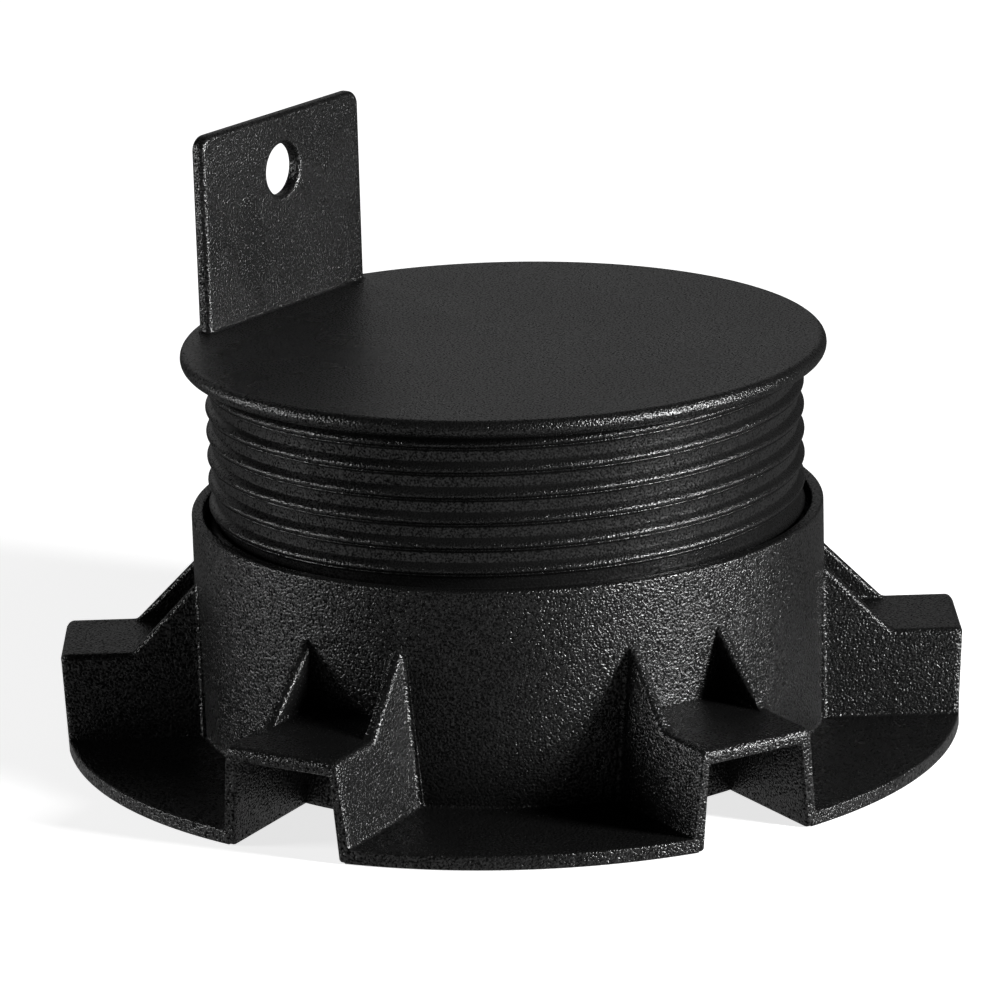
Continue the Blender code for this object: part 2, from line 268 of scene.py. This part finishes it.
def wound(name, section, lowest, highest, run_out, steps_per_turn=180):
    """A ridge wound round the axis: its section (radius, height) climbs one pitch each turn.

    lowest and highest are the crest's heights at its two ends. Over the angle run_out at each
    end the section sinks into its wall, along a smooth step, so that the ridge ends gently.
    """
    begin = (lowest - thread_height_at_x) / thread_pitch * math.tau
    finish = (highest - thread_height_at_x) / thread_pitch * math.tau
    turn = np.linspace(begin, finish, int((finish - begin) / math.tau * steps_per_turn))[:, None]
    share = np.clip(np.minimum(turn - begin, finish - turn) / run_out, 0, 1)
    least = 0.02
    share = least + (1 - least) * share * share * (3 - 2 * share)
    root = section[0, 0]
    radius = root + (section[None, :, 0] - root) * share
    height = section[None, :, 1] + thread_height_at_x + thread_pitch * turn / math.tau
    grid = np.stack([radius * np.cos(turn), radius * np.sin(turn), height], axis=-1)
    return surface(name, [grid])


floor_ring = spun("floor_ring", [
    (in_collar_wall, floor_under), (foot_radius, floor_under), (foot_radius, floor_top),
    (collar_radius - bury, floor_top), (collar_radius - bury, floor_top + 2 * floor_fillet),
    (in_collar_wall, floor_top + 2 * floor_fillet),
], [hidden_edge, floor_edge, 0.8 * floor_edge, floor_fillet, hidden_edge, hidden_edge])
collar = spun("collar", [
    (collar_radius, 0), (collar_radius, collar_height),
    (bore_radius, collar_height), (bore_radius, 0),
], [collar_foot_edge, collar_rim_edge, collar_rim_edge, collar_foot_edge])

slot_corners = [(slot_from, -slot_half), (slot_from, slot_half),
                (slot_to, slot_half), (slot_to, -slot_half)]
slot_rows = np.stack([np.column_stack([slot_corners, np.full(4, height)])
                      for height in slot_heights])
floor_slots = surface("floor_slots", [turned_about_z(slot_rows, a) for a in bridge_angles])

inner_ridge = rounded(np.array([
    (61.4, -1.5), (60.8, -1.3), (59.93, -0.35), (59.93, 0.35), (60.8, 1.3), (61.4, 1.5),
]) * mm, np.array([0.05, 0.2, 0.25, 0.25, 0.2, 0.05]) * mm, 3)
inner_thread = wound("inner_thread", inner_ridge, inner_thread_lowest, inner_thread_highest,
                     inner_thread_run_out)


def join(name, first, steps):
    """Cuts and joins closed pieces into one moulding, and shades it smooth between its edges."""
    for operation, other in steps:
        boolean = first.modifiers.new(operation.lower(), "BOOLEAN")
        boolean.operation = operation
        boolean.solver = "MANIFOLD"
        boolean.object = other
    bpy.context.view_layer.update()
    graph = bpy.context.evaluated_depsgraph_get()
    mesh = bpy.data.meshes.new_from_object(first.evaluated_get(graph))
    for used in [first] + [other for _, other in steps]:
        bpy.data.objects.remove(used, do_unlink=True)
    work = bmesh.new()
    work.from_mesh(mesh)
    bmesh.ops.remove_doubles(work, verts=work.verts, dist=0.002 * mm)
    bmesh.ops.dissolve_degenerate(work, edges=work.edges, dist=0.001 * mm)
    work.to_mesh(mesh)
    work.free()
    mesh.shade_smooth()
    mesh.set_sharp_from_angle(angle=math.radians(38))
    piece = bpy.data.objects.new(name, mesh)
    bpy.context.scene.collection.objects.link(piece)
    weighted = piece.modifiers.new("flat_faces_stay_flat", "WEIGHTED_NORMAL")
    weighted.keep_sharp = True
    weighted.mode = "FACE_AREA_WITH_ANGLE"
    return piece


foot_moulding = join("foot_moulding", floor_ring, [
    ("DIFFERENCE", floor_slots), ("UNION", bridges), ("UNION", collar), ("UNION", inner_thread),
])

mould_line_length = 3.4 * mm
mould_line_flatness = 7
rubbed_patch = 18 * mm
full_grain_above = 76 * mm
level_from, level_full = 0.7, 0.97


def linear(hex_colour):
    """An sRGB hex colour as linear red, green, blue and alpha.

    A dark channel is divided by 12.92; any other gains 0.055, is divided by 1.055 and raised
    to the power 2.4.
    """
    parts = np.array([int(hex_colour[k:k + 2], 16) for k in (1, 3, 5)]) / 255
    parts = np.where(parts <= 0.04045, parts / 12.92, ((parts + 0.055) / 1.055) ** 2.4)
    return (*parts.tolist(), 1.0)


def add_node(tree, kind, settings=(), inputs=(), links=()):
    """Adds one node, with its settings, its sockets' values, and links to its sockets."""
    node = tree.nodes.new(kind)
    for name, value in dict(settings).items():
        setattr(node, name, value)
    for name, value in dict(inputs).items():
        node.inputs[name].default_value = value
    for name, source in dict(links).items():
        tree.links.new(source, node.inputs[name])
    return node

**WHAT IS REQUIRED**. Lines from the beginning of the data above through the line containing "pitch each turn." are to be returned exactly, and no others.

**CORRECT OUTPUT**.
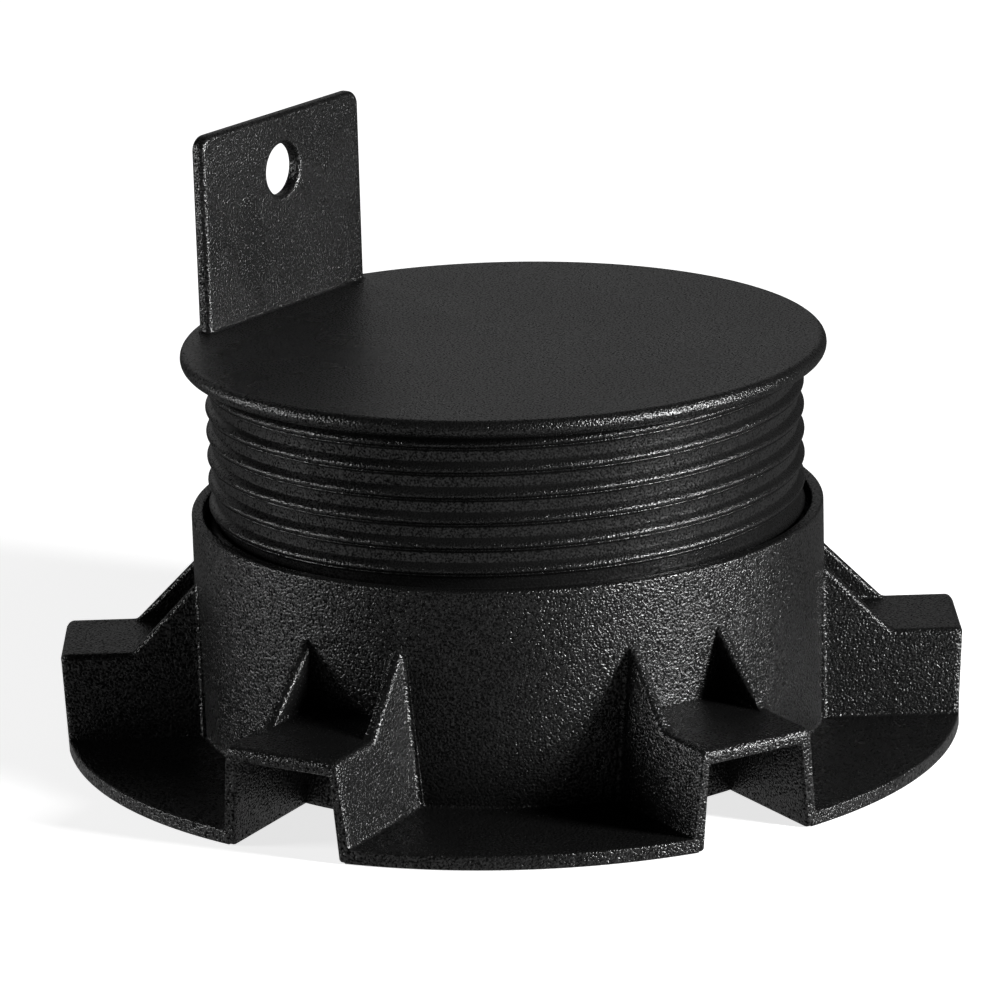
Continue the Blender code for this object: part 2, from line 268 of scene.py. This part finishes it.
def wound(name, section, lowest, highest, run_out, steps_per_turn=180):
    """A ridge wound round the axis: its section (radius, height) climbs one pitch each turn.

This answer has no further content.